Q: Those graduated from government colleges have to face tough criteria. How can this problem be resolved?
A: No, this is not like that. In routine we use to meet graduates of government institutions. I also work with many of them on the platform of Change in Education. They are quite talented, entrepreneur and skilled. Now is the age of practical skills. There is a long list of world renowned personalities like Bill Gates who were not the academically position holders during the student life, but now they have secured envious world positions and are delivering the world very successfully. What we need to focus right now is to produce an educated and skilled nation. Pakistan is being run mostly by public sector graduated bureaucracy and I can say that the public sector is good. I do agree that there was a grey patch when the nationalization was done in Pakistan about four decades back which the education sector had got affected but after denationalization it started improving.
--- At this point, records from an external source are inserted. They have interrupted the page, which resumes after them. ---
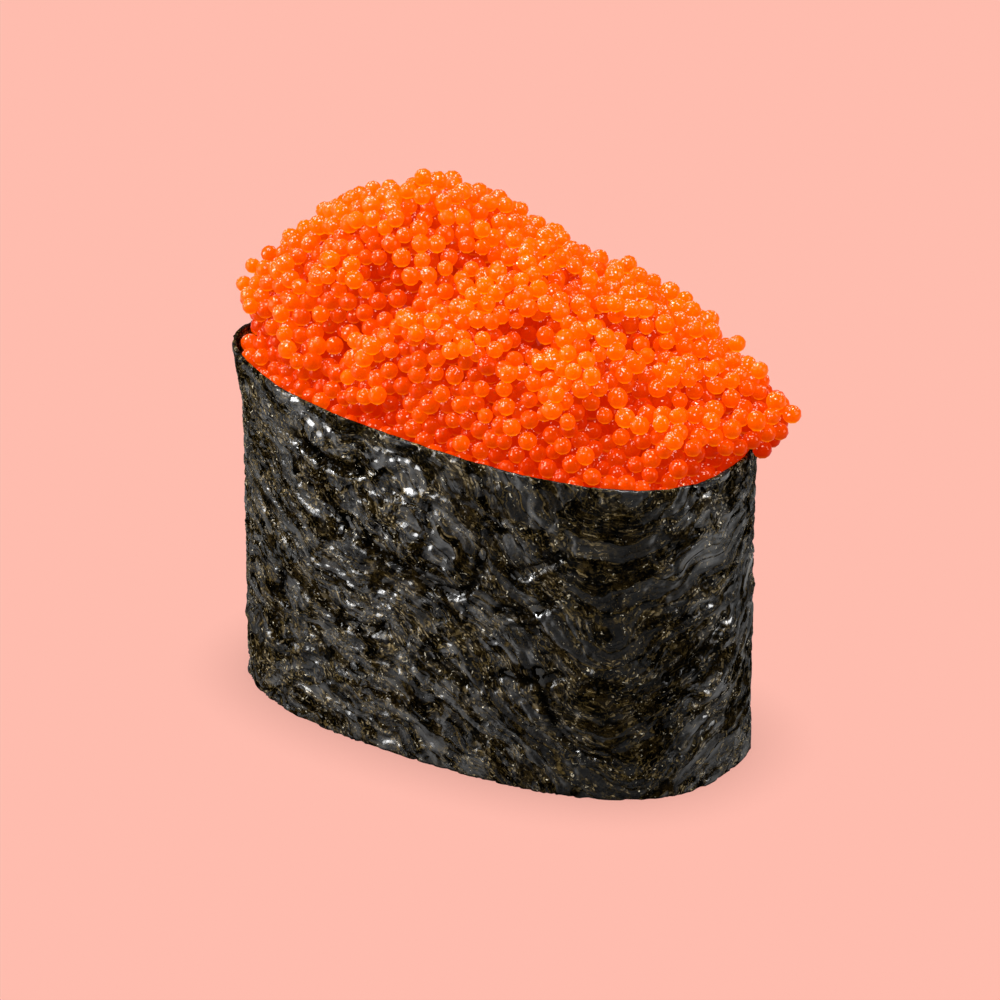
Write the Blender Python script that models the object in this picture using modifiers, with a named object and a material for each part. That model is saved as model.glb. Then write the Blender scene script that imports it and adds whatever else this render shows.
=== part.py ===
"""Gunkan sushi: a strip of nori wound upright round a block of rice and heaped with fish roe.

Run with: blender --background --python part.py
Metres, +Z up, long axis along X. The origin is in the middle of the flat foot.
"""

import math

import bmesh
import bpy
from mathutils import Vector, noise

MM = 0.001
GAP = 0.3 * MM  # clearance between pieces that touch

# The band of nori.
HALF_LENGTH = 26.0 * MM
HALF_WIDTH = 14.2 * MM
SQUARENESS = 2.5  # 2 is an ellipse, more is boxier
BAND_HEIGHT = 32.5 * MM
END_TILT = 1.45 * MM  # the rim stands this much higher at -X and lower at +X
SIDE_TILT = 0.25 * MM
SHEET = 0.5 * MM
LAP_GAP = 0.12 * MM
LAP_START = math.radians(112)  # where the sheet's inner end lies, on the +Y side
LAP_SHARE = 0.085  # share of the girth that the sheet's outer end overlaps
RAMP_SHARE = 0.05  # share of the girth over which it climbs onto its own start
FLARE = 1.0 * MM  # how far the rim leans out at the -X end
FLARE_DEPTH = 7.0 * MM
FLARE_FACING = math.radians(-158)
FLARE_SPREAD = math.radians(30)
OVAL_STEPS = 3000  # fine steps along the outline, from which even spacing is taken
BAND_COLUMNS = 96  # for one turn
BAND_LEVELS = (0.0, 0.3, 0.6, 0.8, 0.88, 0.94, 1.0)

# The rice inside it.
RICE_HEIGHT = 20.0 * MM
RICE_EDGE = 0.8 * MM
RICE_ROUNDING = ((0.0, 1.0), (0.35, 0.4), (1.0, 0.1))  # the lower edge: height and inset, as shares of it
RICE_WALL = (0.25, 0.5, 0.75)  # levels up the side, as shares of the height
RICE_COLUMNS = 64
DENT_SIZE = 4.0 * MM
RICE_DENTS = 0.5 * MM

# The heap of roe. Its ridge runs along X, and each pair is a place and the height above the rim.
ROE_COLUMNS = 88
ROE_ROWS = 24
RIDGE = ((-26, 14.6), (-18, 16.9), (-9, 18.7), (0, 15.9), (9, 13.8), (18, 12.1), (26, 9.8))
# How far the heap leans out over the rim: facing in degrees, spread in degrees, reach in mm.
OVERHANGS = ((28, 46, 5.4), (192, 45, 3.3), (100, 40, 0.9))
LEAN_POWER = 0.7  # below 1 the heap spreads straight off the rim
ROW_POWER = 0.9  # below 1 the rows lie closer together towards the top
EVEN_FOOT = 2.5 * MM  # height above the rim over which the unevenness sets in
# Clumps that stand proud of the heap and hollows between them: place, radius and height in mm.
CLUMPS = (
    ((-7.4, 1.3, 51.4), 2.8, 1.3),
    ((-14.2, -1.7, 49.5), 3.0, 0.8),
    ((-3.6, 5.5, 49.2), 2.6, 0.7),
    ((11.0, 7.0, 44.2), 2.8, 0.4),
    ((-0.9, -10.8, 42.5), 3.2, 1.0),
    ((4.7, -10.6, 41.4), 2.8, 0.8),
    ((14.3, -8.6, 39.5), 3.2, 0.9),
    ((8.0, -4.2, 45.1), 2.4, 0.6),
    ((27.6, 7.6, 34.0), 3.0, 1.5),
    ((-20.0, 7.5, 43.0), 3.4, 0.9),
    ((-6.0, 12.0, 42.0), 3.4, 0.9),
    ((8.0, 12.0, 39.0), 3.2, 0.8),
    ((-6.1, -10.1, 45.0), 3.0, -1.7),
    ((-11.0, -12.0, 40.0), 2.8, -1.3),
    ((-1.9, -6.1, 47.6), 3.4, -1.5),
    ((9.2, -6.7, 43.5), 2.8, -1.3),
    ((17.2, -0.4, 41.4), 2.6, -1.2),
    ((18.0, -9.4, 36.0), 2.6, -1.1),
    ((-13.0, 9.5, 44.0), 3.0, -1.3),
    ((1.0, 11.5, 42.0), 2.8, -1.2),
    ((15.0, 11.0, 38.0), 3.0, -1.2),
)
GRAIN = 0.5 * MM  # unevenness all over the heap
GRAIN_SIZE = 3.6 * MM


def clear_scene():
    for thing in list(bpy.data.objects):
        bpy.data.objects.remove(thing, do_unlink=True)


def smoothstep(low, high, value):
    share = min(max((value - low) / (high - low), 0.0), 1.0)
    return share * share * (3 - 2 * share)


def bump(distance, spread):
    return math.exp(-((distance / spread) ** 2))


def turn_between(first, second):
    """Angle from one facing to another, the short way round."""
    return (first - second + math.pi) % (2 * math.pi) - math.pi


def superellipse(half_length, half_width, angle):
    c, s = math.cos(angle), math.sin(angle)
    power = 2 / SQUARENESS
    x = half_length * math.copysign(abs(c) ** power, c)
    return Vector((x, half_width * math.copysign(abs(s) ** power, s)))


def oval(inset, count, start=0.0):
    """Points and outward normals, evenly spaced along the band's outline pulled in by inset."""
    angles = [start + 2 * math.pi * i / OVAL_STEPS for i in range(OVAL_STEPS + 1)]
    line = [superellipse(HALF_LENGTH - inset, HALF_WIDTH - inset, a) for a in angles]
    runs = [0.0]
    for before, after in zip(line, line[1:]):
        runs.append(runs[-1] + (after - before).length)
    found, k = [], 0
    for i in range(count):
        wanted = runs[-1] * i / count
        while runs[k + 1] < wanted:
            k += 1
        share = (wanted - runs[k]) / (runs[k + 1] - runs[k])
        found.append(line[k].lerp(line[k + 1], share))
    normals = []
    for i in range(count):
        along = found[(i + 1) % count] - found[i - 1]
        normals.append(Vector((along.y, -along.x)).normalized())
    return list(zip(found, normals))


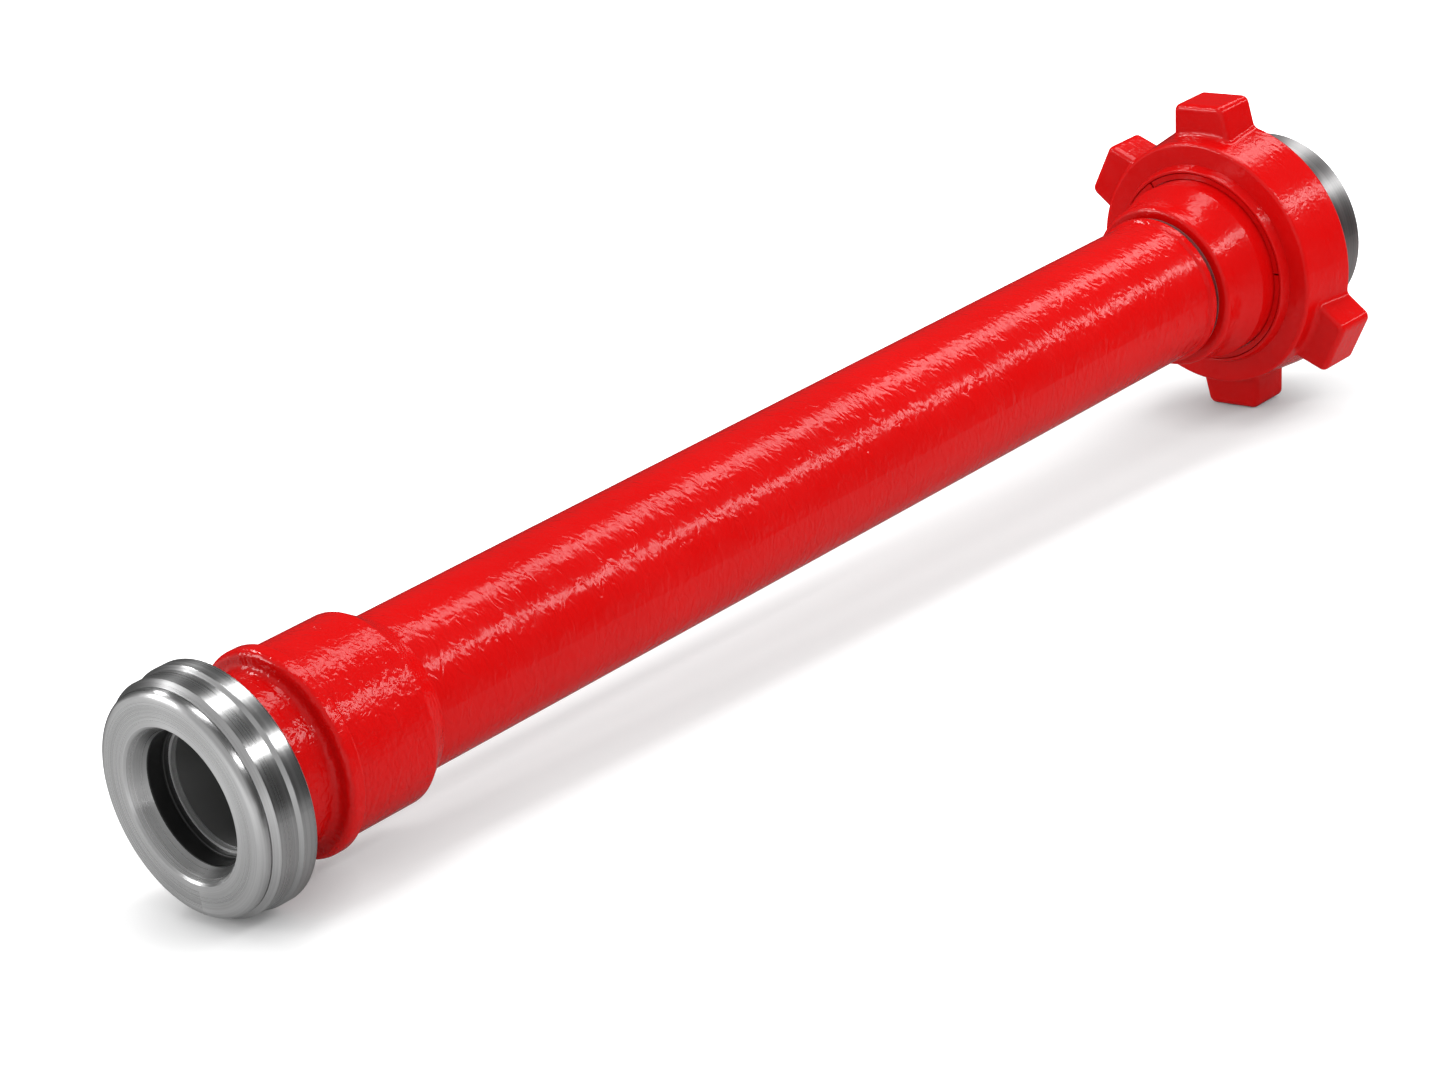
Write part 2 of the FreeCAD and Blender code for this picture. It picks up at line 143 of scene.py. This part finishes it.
# Softboxes: name, place, target, width, length and power
SOFTBOXES = (
    ("top_softbox", (-0.10, 1.3, 1.85), (-0.10, 1.3, 0.0), 0.50, 3.8, 21),
    ("front_softbox", (-1.6, -1.9, 0.85), (0, -0.45, 0.07), 0.8, 0.8, 12),
    ("edge_softbox", (-1.40, -0.40, 1.45), (0, 0.3, 0.1), 0.34, 0.34, 6),
    ("side_softbox", (1.50, 1.3, 1.30), (0, 1.3, 0.06), 3.8, 0.26, 20),
)

# Strengths of the studio, where 1 is white: what lights the pipe, and what its gloss mirrors
WHITE = (1, 1, 1, 1)
SKY_HEIGHTS = (0.0, 0.9)
SKY = (0.47, 0.66)
MIRROR_SKY = (0.05, 0.09)
MIRROR_FRONT = (0.0, 0.46)
FRONT_SPAN = (0.05, 0.55)

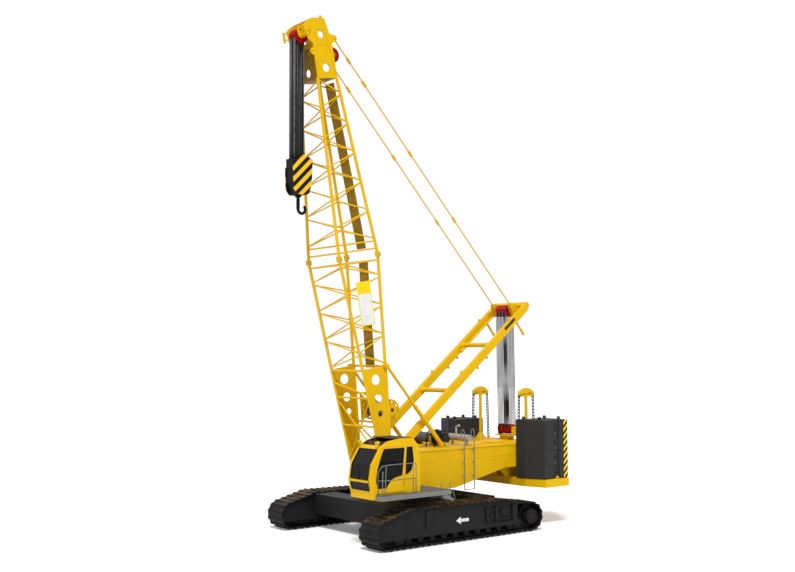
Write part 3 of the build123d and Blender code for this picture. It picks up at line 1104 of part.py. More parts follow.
hook_parts = [rod((0, block_y, BLOCK_BOTTOM_Z - FIT_GAP), (0, block_y, HORN_Z), 62),
              rod((0, block_y, BLOCK_BOTTOM_Z - FIT_GAP), (0, block_y, BLOCK_BOTTOM_Z - 70), 110)]
for side in (-1, 1):
    centre_y = block_y + side * HORN_BEND
    section = Pos(0, block_y, HORN_Z) * Circle(HORN_R)
    horn = revolve(section, axis=Axis((0, centre_y, HORN_Z), (side, 0, 0)), revolution_arc=215)
    tip_angle = rad(215)
    tip_y = centre_y - side * HORN_BEND * math.cos(tip_angle)
    tip_z = HORN_Z - HORN_BEND * math.sin(tip_angle)
    hook_parts.extend([horn, Pos(0, tip_y, tip_z) * Sphere(HORN_R)])
add("hook", fuse(hook_parts))

# Move so that the origin is the bottom centre of the whole, then write
front_y = min(solid.bounding_box().min.Y for solid in nodes["head_guard"])
rear_y = max(solid.bounding_box().max.Y for solid in nodes["mast"] + nodes["mast_sheaves"])
shift = Pos(0, -(front_y + rear_y) / 2, 0)
os.makedirs("parts", exist_ok=True)
for name, solids in nodes.items():
    moved = [shift * solid for solid in solids]
    export_step(Compound(children=moved), f"parts/{name}.step", write_pcurves=False)
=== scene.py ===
# %% [markdown]
# This lesson dresses a crawler crane with a lattice boom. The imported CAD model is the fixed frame:
# its pieces keep their place and get painted finishes, and fine pieces such as the track shoes,
# the wire ropes, the chains and the window seals are built around them.

# %% Load the frame
import json
import math

import bmesh
import bpy
from mathutils import Matrix, Vector


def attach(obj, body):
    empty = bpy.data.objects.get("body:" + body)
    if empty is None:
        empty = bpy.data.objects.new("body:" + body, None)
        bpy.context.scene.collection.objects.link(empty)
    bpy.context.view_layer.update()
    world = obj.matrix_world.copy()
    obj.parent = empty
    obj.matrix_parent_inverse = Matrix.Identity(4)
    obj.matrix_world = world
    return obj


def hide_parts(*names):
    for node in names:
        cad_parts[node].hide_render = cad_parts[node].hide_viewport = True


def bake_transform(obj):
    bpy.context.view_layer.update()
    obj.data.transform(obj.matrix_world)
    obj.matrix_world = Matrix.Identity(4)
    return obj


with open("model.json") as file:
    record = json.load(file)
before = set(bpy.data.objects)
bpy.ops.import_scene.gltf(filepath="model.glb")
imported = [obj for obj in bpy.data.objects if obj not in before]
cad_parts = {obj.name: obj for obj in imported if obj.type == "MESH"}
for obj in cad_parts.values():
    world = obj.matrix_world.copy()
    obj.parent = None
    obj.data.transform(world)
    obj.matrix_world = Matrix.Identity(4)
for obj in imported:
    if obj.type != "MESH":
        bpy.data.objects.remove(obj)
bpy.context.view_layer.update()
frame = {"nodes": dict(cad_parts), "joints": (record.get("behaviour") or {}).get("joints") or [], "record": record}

nodes = frame["nodes"]
joints = {joint["name"]: joint for joint in frame["joints"]}

# %% [markdown]
# The camera comes first. A photograph taken from far away with a long lens flattens a machine, and
# one taken close by spreads it. The spread of the two tracks and of the boom gives a camera about
# 40 m away, 6.5 m above the ground and looking up a little, with a lens of 48 mm.

# %% Camera
IMAGE_WIDTH = 795
SENSOR_MM = 36.0
FOCAL_PIXELS = 1066.7
CAMERA_PLACE = (31.559, -25.087, 6.550)
CAMERA_TURN = 51.82
CAMERA_TILT = 3.60
CAMERA_ROLL = -0.218

SLEW_Y = joints["slew"]["pos_m"][1]
camera_data = bpy.data.cameras.new("camera")
camera_data.sensor_width = SENSOR_MM
camera_data.lens = FOCAL_PIXELS / IMAGE_WIDTH * SENSOR_MM
camera_data.clip_end = 200.0
camera = bpy.data.objects.new("camera", camera_data)
bpy.context.scene.collection.objects.link(camera)
turn = Matrix.Rotation(math.radians(CAMERA_TURN), 4, "Z")
tilt = Matrix.Rotation(math.radians(90 + CAMERA_TILT), 4, "X")
roll = Matrix.Rotation(math.radians(CAMERA_ROLL), 4, "Z")
stand = Matrix.Translation(Vector(CAMERA_PLACE) + Vector((0, SLEW_Y, 0)))
camera.matrix_world = stand @ turn @ tilt @ roll
bpy.context.scene.camera = camera
print("camera: lens", round(camera_data.lens, 1), "mm")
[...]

At this stage, I would say that the public sector colleges degrees do not enjoy global recognition that is why a student starts taking interest in O-Level and A-Level.
Q: What role our media can play in creating awareness and what would you say about the Tech TV and Technology Times?
A: We agree that media can play an instrumental role in creating awareness especially about science and technology. It should take forward its initiatives; it is public opinion maker and game changer as it has a very effective outreach in our society which is an important factor behind nation building. About the Tech TV, it is a good initiative and our nation really needs it. At the same time I would just say that it should focus more on promoting science and technology as there are many other channels which had come in the name of science and technology but later they changed their focus to other sectors.
Technology Times is a good and healthy addition in our national media, as it is extensively focusing particularly on science and technology, environment, agriculture, information technology and education.